▸ **Problem description**: Of the lines listed below, return exactly those that run from the line containing "bake_transform(hinge_leather)" through the line containing "dress(piece, white_paper())", both included.
** BEGIN **
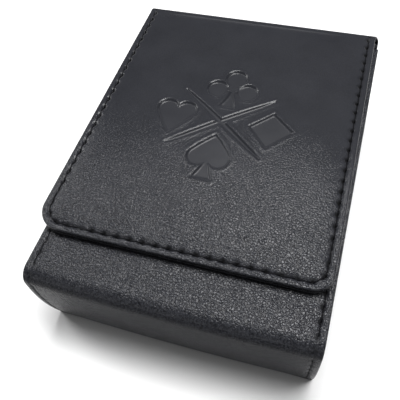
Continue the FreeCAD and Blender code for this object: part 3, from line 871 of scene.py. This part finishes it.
class Nodes:
    """A small writer of shader nodes, for a material or for the world. Sizes are in mm."""

    def __init__(self, name, world=None):
        self.material = world or bpy.data.materials.new(name)
        self.material.use_nodes = True
        self.tree = self.material.node_tree
        self.shader = self.tree.nodes["Background" if world else "Principled BSDF"]
        self.place = self.add("ShaderNodeTexCoord").outputs["Generated" if world else "Object"]

    def add(self, kind, values=None, **settings):
        made = self.tree.nodes.new(kind)
        for key, value in settings.items():
            setattr(made, key, value)
        for key, value in (values or {}).items():
            socket(value, made.inputs[key])
        return made

    def vector_math(self, operation, values, output="Vector"):
        return self.add("ShaderNodeVectorMath", values, operation=operation).outputs[output]

    def noise(self, size, detail=2.0, rough=0.5, at=None, output="Fac"):
        values = {"Vector": at or self.place, "Scale": 1.0 / (size * MM), "Detail": detail,
                  "Roughness": rough}
        return self.add("ShaderNodeTexNoise", values).outputs[output]

    def cells(self, size, feature="F1", at=None):
        values = {"Vector": at or self.place, "Scale": 1.0 / (size * MM), "Randomness": 1.0}
        return self.add("ShaderNodeTexVoronoi", values, feature=feature).outputs["Distance"]

    def math(self, operation, a, b=0.0, c=0.0):
        return self.add("ShaderNodeMath", {0: a, 1: b, 2: c}, operation=operation).outputs[0]

    def scaled(self, value, by):
        return self.math("MULTIPLY", value, by)

    def total(self, a, b):
        return self.math("ADD", a, b)

    def span(self, value, low, high, to_low, to_high):
        values = {"Value": value, "From Min": low, "From Max": high, "To Min": to_low,
                  "To Max": to_high}
        return self.add("ShaderNodeMapRange", values).outputs[0]

    def mix(self, share, a, b):
        made = self.add("ShaderNodeMix", {"Factor": share}, data_type="RGBA")
        socket(a, made.inputs[6])
        socket(b, made.inputs[7])
        return made.outputs[2]

    def warped(self, size, amount):
        """The place on the surface, pushed about by up to half that amount."""
        colour = self.noise(size, output="Color")
        shift = self.vector_math("SUBTRACT", {0: colour, 1: (0.5, 0.5, 0.5)})
        shift = self.vector_math("SCALE", {0: shift, "Scale": amount * MM})
        return self.vector_math("ADD", {0: self.place, 1: shift})

    def mark(self, name):
        return self.add("ShaderNodeAttribute", attribute_name=name).outputs["Fac"]

    def bump(self, height, depth, strength=1.0, normal=None):
        values = {"Height": height, "Distance": depth * MM, "Strength": strength}
        made = self.add("ShaderNodeBump", values)
        if normal:
            socket(normal, made.inputs["Normal"])
        return made.outputs["Normal"]

    def seen(self, weight=1.0):
        """1 for rays that look at the backdrop, also by way of a shiny or clear surface."""
        path = self.add("ShaderNodeLightPath").outputs
        shiny = self.total(path["Is Glossy Ray"], path["Is Transmission Ray"])
        looking = self.math("MULTIPLY_ADD", shiny, weight, path["Is Camera Ray"])
        return self.math("MINIMUM", looking, 1.0)

    def set(self, **values):
        for key, value in values.items():
            socket(value, self.shader.inputs[key.replace("_", " ")])
        return self.material


# Darker and paler black of the leather, between which the grain gets painted shade and painted
# sheen, and the leather its slow random tone.
BLACK_LEATHER = ((0.0075, 0.0079, 0.0100, 1), (0.0305, 0.0318, 0.0376, 1))
SEAM_SHADE_BLACK = (0.0015, 0.0015, 0.002, 1)
GRAIN = 0.45                 # size of the leather's pebbles
GRAIN_DEPTH = 0.155


def leather(name, gloss=0.21, least=0.12):
    """Grained black leather; least is the strength of its grain, and of the painted sheen and shade
    on it, at the flap's far edge.
    """
    n = Nodes(name)
    warped = n.warped(GRAIN * 1.2, GRAIN * 0.9)
    wrinkle = n.noise(GRAIN, 1.0, at=warped)
    crease = n.span(n.cells(GRAIN * 1.5, "DISTANCE_TO_EDGE", warped), 0.0, 0.22, 0.0, 1.0)
    pebble = n.total(n.scaled(wrinkle, 0.8), n.scaled(crease, 0.35))
    pressed, seam_shade = n.mark("pressed"), n.mark("pierced")
    along = n.add("ShaderNodeSeparateXYZ", {0: n.place}).outputs["Y"]
    strong = n.math("MULTIPLY", n.math("SUBTRACT", 1.0, n.scaled(pressed, 0.90)),
                    n.span(along, -0.036, 0.012, 1.0, least))
    slow = n.noise(9.0, 3.0)
    normal = n.bump(n.math("MULTIPLY", pebble, strong), GRAIN_DEPTH, 1.0, n.bump(slow, 0.10, 0.5))

    # Painted light on the grain: the pebble tops are painted paler as a sheen, and the valleys
    # between them darker as shade, less so where the grain is weaker.
    painted_grain_light = n.math("MULTIPLY_ADD", n.span(pebble, 0.35, 0.85, -0.65, 0.65), strong, 0.4)
    shade = n.total(painted_grain_light, n.scaled(slow, 0.4))
    # Painted shade: near-black is mixed in at the needle holes and along the seam's groove.
    colour = n.mix(seam_shade, n.mix(shade, *BLACK_LEATHER), SEAM_SHADE_BLACK)
    valley = n.span(pebble, 0.35, 0.75, 0.08, 0.0)
    rough = n.total(n.span(slow, 0.3, 0.7, 0.14, 0.18), n.math("MULTIPLY", valley, strong))
    rough = n.total(rough, n.scaled(pressed, 0.15))
    rough = n.total(rough, n.scaled(seam_shade, 0.60))
    return n.set(Base_Color=colour, Roughness=rough, Normal=normal, Specular_IOR_Level=gloss)


def suede(name, dark=(0.020, 0.020, 0.023, 1), light=(0.072, 0.072, 0.078, 1)):
    n = Nodes(name)
    fibre = n.noise(0.22, 3.0, 0.7)
    clouds = n.span(n.noise(7.0, 4.0, 0.6), 0.35, 0.65, 0.0, 1.0)
    colour = n.mix(n.total(n.scaled(fibre, 0.6), n.scaled(clouds, 0.3)), dark, light)
    normal = n.bump(fibre, 0.10, 0.9, n.bump(clouds, 0.1, 0.5))
    return n.set(Base_Color=colour, Roughness=0.95, Normal=normal, Specular_IOR_Level=0.2,
                 Sheen_Weight=0.35, Sheen_Roughness=0.5)


def greyboard(name):
    n = Nodes(name)
    fibre = n.noise(0.35, 4.0, 0.7)
    flecks = n.cells(0.8)
    colour = n.mix(n.total(n.scaled(fibre, 0.7), n.scaled(flecks, 0.3)),
                   (0.19, 0.175, 0.15, 1), (0.33, 0.31, 0.275, 1))
    return n.set(Base_Color=colour, Roughness=0.9, Normal=n.bump(fibre, 0.06, 0.7),
                 Specular_IOR_Level=0.25)


def black_board(name):
    n = Nodes(name)
    fibre = n.noise(0.22, 4.0, 0.65)
    clouds = n.noise(5.0, 3.0)
    colour = n.mix(n.total(n.scaled(fibre, 0.6), n.scaled(clouds, 0.4)),
                   (0.017, 0.017, 0.018, 1), (0.036, 0.036, 0.038, 1))
    return n.set(Base_Color=colour, Roughness=n.span(fibre, 0.3, 0.7, 0.62, 0.8),
                 Normal=n.bump(fibre, 0.04, 0.6), Specular_IOR_Level=0.35)


def thread(name):
    n = Nodes(name)
    ply = n.cells(0.2, at=n.warped(0.3, 0.1))
    colour = n.mix(ply, (0.0045, 0.0045, 0.006, 1), (0.002, 0.002, 0.003, 1))
    return n.set(Base_Color=colour, Roughness=0.7, Normal=n.bump(ply, 0.05, 0.8),
                 Specular_IOR_Level=0.1)


def foam(name):
    n = Nodes(name)
    pores = n.cells(0.45)
    colour = n.mix(pores, (0.12, 0.12, 0.125, 1), (0.26, 0.26, 0.265, 1))
    return n.set(Base_Color=colour, Roughness=0.95, Normal=n.bump(pores, 0.15, 0.8),
                 Specular_IOR_Level=0.2)


def nickel(name):
    n = Nodes(name)
    brushed = n.noise(0.25, 3.0)
    colour = n.mix(brushed, (0.56, 0.56, 0.57, 1), (0.68, 0.68, 0.68, 1))
    return n.set(Base_Color=colour, Metallic=1.0, Roughness=n.span(brushed, 0.3, 0.7, 0.22, 0.34),
                 Normal=n.bump(brushed, 0.01, 0.3))


outer_leather = leather("black_grained_leather")
end_leather = leather("black_grained_leather_end", gloss=0.04, least=0.8)
body_leather = leather("black_grained_leather_body", least=0.8)
lining_suede = suede("black_suede")
felt_black = suede("black_felt", (0.020, 0.020, 0.022, 1), (0.045, 0.045, 0.048, 1))
board_grey = greyboard("greyboard")
board_black = black_board("black_board")
thread_black = thread("waxed_thread")
foam_grey = foam("grey_foam")
magnet_metal = nickel("nickel")


def dress(piece, material):
    piece.data.materials.clear()
    piece.data.materials.append(material)


def dress_nodes(names, material):
    for name in names:
        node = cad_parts[name]
        if not node.material_slots:
            node.data.materials.append(material)
        for entry in node.material_slots:
            entry.material = material


for piece, material in ((flap_cover, outer_leather), (hinge_leather, outer_leather),
                        (front_facing, body_leather), (sleeve_strip, body_leather),
                        (flap_seam, thread_black), (front_seam, thread_black),
                        (sleeve_seam, thread_black)):
    dress(piece, material)
for piece in (flap_suede, front_suede, tray_suede, sleeve_suede):
    dress(piece, lining_suede)
dress(stop_pad, felt_black)
dress(padding, foam_grey)

# The closed end below its bend has the leather of lower gloss.
sleeve_strip.data.materials.append(end_leather)
for polygon in sleeve_strip.data.polygons:
    low_down = polygon.center.z < (TOP_Z - 1.2) * MM
    polygon.material_index = int(low_down and polygon.center.y < -30.0 * MM)

dress_nodes(("base_leather", "left_side_leather", "right_side_leather"), body_leather)
dress_nodes(("bottom_board", "top_board", "near_end_board", "left_side_board",
             "right_side_board", "front_board", "flap_board"), board_grey)
dress_nodes(("drawer_bottom_board", "drawer_left_wall", "drawer_right_wall", "drawer_back_wall",
             "drawer_front_wall"), board_black)
dress_nodes(("sleeve_magnets", "flap_magnets"), magnet_metal)

# ---- What each piece rides on, and what it replaces ----

for piece in (sleeve_strip, sleeve_seam, sleeve_suede, stop_pad):
    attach(piece, "sleeve")
for piece in (front_facing, front_seam, front_suede, tray_suede):
    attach(piece, "drawer")
for piece in (flap_cover, flap_seam, flap_suede, padding):
    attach(piece, "flap")
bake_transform(hinge_leather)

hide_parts("sleeve_leather")
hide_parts("sleeve_lining")
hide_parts("drawer_stop")
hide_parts("front_leather")
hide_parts("front_lining")
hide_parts("drawer_lining")
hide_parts("flap_leather")
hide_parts("flap_lining")
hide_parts("flap_foam")

# ---- Floor, light and camera ----

FLOOR_REACH = 4.0            # metres, each way from the box
WHITE = (1, 1, 1, 1)


def white_paper():
    """Pale paper near the box, that fades to a white backdrop for rays that look at it."""
    n = Nodes("white_paper")
    away = n.vector_math("LENGTH", {0: n.place}, "Value")
    backdrop = n.math("MULTIPLY", n.span(away, 0.25, 0.70, 0.0, 1.0), n.seen())
    paper = n.mix(n.noise(40.0), (0.90, 0.90, 0.90, 1), (0.92, 0.92, 0.92, 1))
    return n.set(Base_Color=n.mix(backdrop, paper, (0.0, 0.0, 0.0, 1)), Roughness=0.8,
                 Specular_IOR_Level=0.2, Emission_Color=WHITE, Emission_Strength=backdrop)


def lay_floor():
    mesh = bpy.data.meshes.new("floor")
    corners = [(-1, -1), (1, -1), (1, 1), (-1, 1)]
    mesh.from_pydata([(x * FLOOR_REACH, y * FLOOR_REACH, 0) for x, y in corners], [], [(0, 1, 2, 3)])
    piece = new_object("floor", mesh)
    dress(piece, white_paper())


def light_sky():
    """Grey studio light, stronger overhead, with a white horizon for rays that look at it."""
    world = bpy.data.worlds.new("studio")
    bpy.context.scene.world = world
    n = Nodes("studio", world)
    overhead = n.vector_math("DOT_PRODUCT", {0: n.place, 1: (0.0, 0.25, 0.968)}, "Value")
    ramp = n.add("ShaderNodeValToRGB", {0: n.math("MULTIPLY_ADD", overhead, 0.5, 0.5)})
    levels = [(-1.0, 0.10), (0.0, 0.10), (0.45, 0.10), (0.70, 0.14), (0.88, 0.42), (0.96, 0.45),
              (1.0, 0.45)]
    for i, (height, level) in enumerate(levels):
        at = (height + 1) / 2
        stop = ramp.color_ramp.elements[i] if i < 2 else ramp.color_ramp.elements.new(at)
        stop.position = at
        stop.color = (level, level, level, 1)
    climb = n.add("ShaderNodeSeparateXYZ", {0: n.place}).outputs["Z"]
    horizon = n.span(climb, 0.12, 0.25, 1.0, 0.0)
    n.set(Color=n.mix(n.seen(horizon), ramp.outputs[0], WHITE), Strength=1.0)


def softbox(name, place, width, height, power):
    """Rectangular lamp, in metres and watts, turned to the box."""
    lamp = bpy.data.lights.new(name, "AREA")
    lamp.shape = "RECTANGLE"
    lamp.size, lamp.size_y = width, height
    lamp.energy = power
    piece = new_object(name, lamp)
    piece.location = place
    piece.rotation_mode = "QUATERNION"
    piece.rotation_quaternion = (-Vector(place)).to_track_quat("-Z", "Y")


def set_camera():
    """Camera fitted to the edges of the flap in the photo."""
    data = bpy.data.cameras.new("camera")
    data.sensor_width = 36.0
    data.lens = 43.204752
    data.shift_x, data.shift_y = -0.055, 0.0275
    data.clip_start, data.clip_end = 0.01, 20.0
    camera = new_object("camera", data)
    axes = Matrix(((0.959007, -0.203136, 0.197587),
                   (0.275941, 0.828116, -0.487935),
                   (-0.064508, 0.522456, 0.850223)))
    camera.matrix_world = Matrix.Translation((0.0308613, -0.0824880, 0.1350645)) @ axes.to_4x4()
    bpy.context.scene.camera = camera


lay_floor()
light_sky()
softbox("softbox_top", (0.09, 0.15, 0.72), 0.54, 0.22, 7.3)
softbox("softbox_near", (-0.49, 0.24, 0.65), 0.18, 0.13, 0.6)
softbox("softbox_left", (-0.74, 0.24, 0.46), 0.24, 0.24, 2.0)
set_camera()
bpy.context.scene.view_settings.view_transform = "Standard"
** END **
▸ **Complete answer**:
bake_transform(hinge_leather)

hide_parts("sleeve_leather")
hide_parts("sleeve_lining")
hide_parts("drawer_stop")
hide_parts("front_leather")
hide_parts("front_lining")
hide_parts("drawer_lining")
hide_parts("flap_leather")
hide_parts("flap_lining")
hide_parts("flap_foam")

# ---- Floor, light and camera ----

FLOOR_REACH = 4.0            # metres, each way from the box
WHITE = (1, 1, 1, 1)


def white_paper():
    """Pale paper near the box, that fades to a white backdrop for rays that look at it."""
    n = Nodes("white_paper")
    away = n.vector_math("LENGTH", {0: n.place}, "Value")
    backdrop = n.math("MULTIPLY", n.span(away, 0.25, 0.70, 0.0, 1.0), n.seen())
    paper = n.mix(n.noise(40.0), (0.90, 0.90, 0.90, 1), (0.92, 0.92, 0.92, 1))
    return n.set(Base_Color=n.mix(backdrop, paper, (0.0, 0.0, 0.0, 1)), Roughness=0.8,
                 Specular_IOR_Level=0.2, Emission_Color=WHITE, Emission_Strength=backdrop)


def lay_floor():
    mesh = bpy.data.meshes.new("floor")
    corners = [(-1, -1), (1, -1), (1, 1), (-1, 1)]
    mesh.from_pydata([(x * FLOOR_REACH, y * FLOOR_REACH, 0) for x, y in corners], [], [(0, 1, 2, 3)])
    piece = new_object("floor", mesh)
    dress(piece, white_paper())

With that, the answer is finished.